What you will do
Write the data out again, exactly as given.

## Start Source excerpt

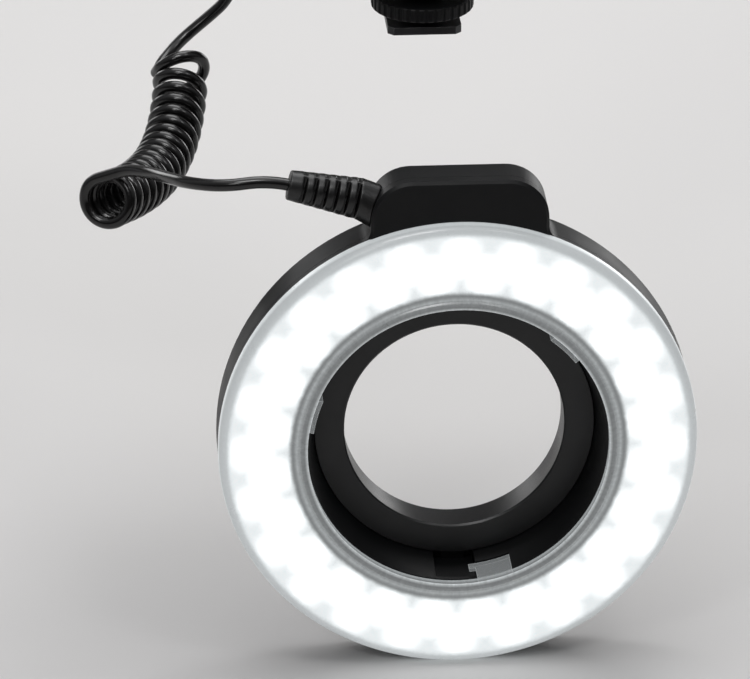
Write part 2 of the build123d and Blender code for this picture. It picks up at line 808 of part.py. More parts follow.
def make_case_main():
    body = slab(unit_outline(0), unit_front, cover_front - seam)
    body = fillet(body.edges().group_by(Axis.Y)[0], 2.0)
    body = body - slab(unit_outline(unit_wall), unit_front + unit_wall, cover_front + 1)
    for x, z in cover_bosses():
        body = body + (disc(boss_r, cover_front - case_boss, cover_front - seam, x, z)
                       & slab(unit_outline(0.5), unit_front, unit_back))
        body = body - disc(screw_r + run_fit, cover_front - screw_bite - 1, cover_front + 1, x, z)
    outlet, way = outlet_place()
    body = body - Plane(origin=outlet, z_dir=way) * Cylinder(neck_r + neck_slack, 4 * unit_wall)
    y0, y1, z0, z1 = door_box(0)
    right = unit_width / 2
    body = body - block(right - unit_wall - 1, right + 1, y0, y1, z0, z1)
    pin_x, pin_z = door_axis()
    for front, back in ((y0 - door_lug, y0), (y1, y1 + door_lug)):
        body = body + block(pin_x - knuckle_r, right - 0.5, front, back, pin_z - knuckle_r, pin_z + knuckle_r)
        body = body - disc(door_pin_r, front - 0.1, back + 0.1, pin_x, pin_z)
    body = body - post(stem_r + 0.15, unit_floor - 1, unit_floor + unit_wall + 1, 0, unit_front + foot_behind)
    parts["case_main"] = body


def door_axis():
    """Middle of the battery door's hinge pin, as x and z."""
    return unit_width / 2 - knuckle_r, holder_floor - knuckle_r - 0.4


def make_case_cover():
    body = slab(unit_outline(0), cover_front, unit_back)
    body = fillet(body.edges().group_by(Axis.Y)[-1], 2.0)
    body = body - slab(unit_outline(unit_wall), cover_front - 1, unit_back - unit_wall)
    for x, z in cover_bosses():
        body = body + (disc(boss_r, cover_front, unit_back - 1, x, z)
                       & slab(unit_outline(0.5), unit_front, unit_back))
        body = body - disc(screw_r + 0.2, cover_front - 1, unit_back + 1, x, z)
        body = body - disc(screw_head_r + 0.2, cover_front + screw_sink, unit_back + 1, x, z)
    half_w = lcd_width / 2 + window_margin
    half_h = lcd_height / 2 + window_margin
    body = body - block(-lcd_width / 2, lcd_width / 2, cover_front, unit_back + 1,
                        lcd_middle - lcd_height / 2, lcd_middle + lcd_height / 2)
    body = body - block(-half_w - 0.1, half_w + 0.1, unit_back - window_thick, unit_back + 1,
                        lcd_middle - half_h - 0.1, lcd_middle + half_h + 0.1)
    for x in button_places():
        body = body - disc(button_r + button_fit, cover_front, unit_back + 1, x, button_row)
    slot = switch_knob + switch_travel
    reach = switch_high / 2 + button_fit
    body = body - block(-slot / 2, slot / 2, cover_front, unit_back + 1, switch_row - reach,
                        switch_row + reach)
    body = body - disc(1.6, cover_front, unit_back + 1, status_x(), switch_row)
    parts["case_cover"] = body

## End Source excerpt

Written answer
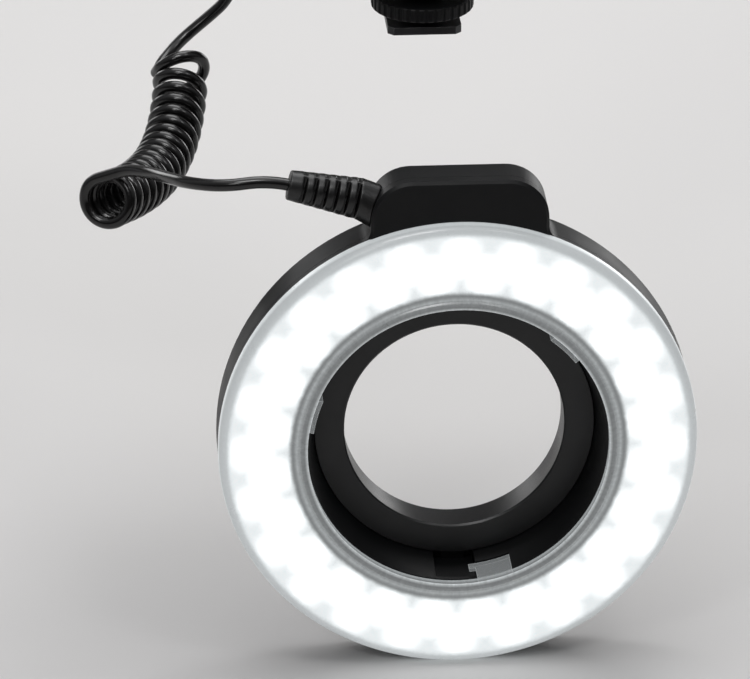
Write part 2 of the build123d and Blender code for this picture. It picks up at line 808 of part.py. More parts follow.
def make_case_main():
    body = slab(unit_outline(0), unit_front, cover_front - seam)
    body = fillet(body.edges().group_by(Axis.Y)[0], 2.0)
    body = body - slab(unit_outline(unit_wall), unit_front + unit_wall, cover_front + 1)
    for x, z in cover_bosses():
        body = body + (disc(boss_r, cover_front - case_boss, cover_front - seam, x, z)
                       & slab(unit_outline(0.5), unit_front, unit_back))
        body = body - disc(screw_r + run_fit, cover_front - screw_bite - 1, cover_front + 1, x, z)
    outlet, way = outlet_place()
    body = body - Plane(origin=outlet, z_dir=way) * Cylinder(neck_r + neck_slack, 4 * unit_wall)
    y0, y1, z0, z1 = door_box(0)
    right = unit_width / 2
    body = body - block(right - unit_wall - 1, right + 1, y0, y1, z0, z1)
    pin_x, pin_z = door_axis()
    for front, back in ((y0 - door_lug, y0), (y1, y1 + door_lug)):
        body = body + block(pin_x - knuckle_r, right - 0.5, front, back, pin_z - knuckle_r, pin_z + knuckle_r)
        body = body - disc(door_pin_r, front - 0.1, back + 0.1, pin_x, pin_z)
    body = body - post(stem_r + 0.15, unit_floor - 1, unit_floor + unit_wall + 1, 0, unit_front + foot_behind)
    parts["case_main"] = body


def door_axis():
    """Middle of the battery door's hinge pin, as x and z."""
    return unit_width / 2 - knuckle_r, holder_floor - knuckle_r - 0.4


def make_case_cover():
    body = slab(unit_outline(0), cover_front, unit_back)
    body = fillet(body.edges().group_by(Axis.Y)[-1], 2.0)
    body = body - slab(unit_outline(unit_wall), cover_front - 1, unit_back - unit_wall)
    for x, z in cover_bosses():
        body = body + (disc(boss_r, cover_front, unit_back - 1, x, z)
                       & slab(unit_outline(0.5), unit_front, unit_back))
        body = body - disc(screw_r + 0.2, cover_front - 1, unit_back + 1, x, z)
        body = body - disc(screw_head_r + 0.2, cover_front + screw_sink, unit_back + 1, x, z)
    half_w = lcd_width / 2 + window_margin
    half_h = lcd_height / 2 + window_margin
    body = body - block(-lcd_width / 2, lcd_width / 2, cover_front, unit_back + 1,
                        lcd_middle - lcd_height / 2, lcd_middle + lcd_height / 2)
    body = body - block(-half_w - 0.1, half_w + 0.1, unit_back - window_thick, unit_back + 1,
                        lcd_middle - half_h - 0.1, lcd_middle + half_h + 0.1)
    for x in button_places():
        body = body - disc(button_r + button_fit, cover_front, unit_back + 1, x, button_row)
    slot = switch_knob + switch_travel
    reach = switch_high / 2 + button_fit
    body = body - block(-slot / 2, slot / 2, cover_front, unit_back + 1, switch_row - reach,
                        switch_row + reach)
    body = body - disc(1.6, cover_front, unit_back + 1, status_x(), switch_row)
    parts["case_cover"] = body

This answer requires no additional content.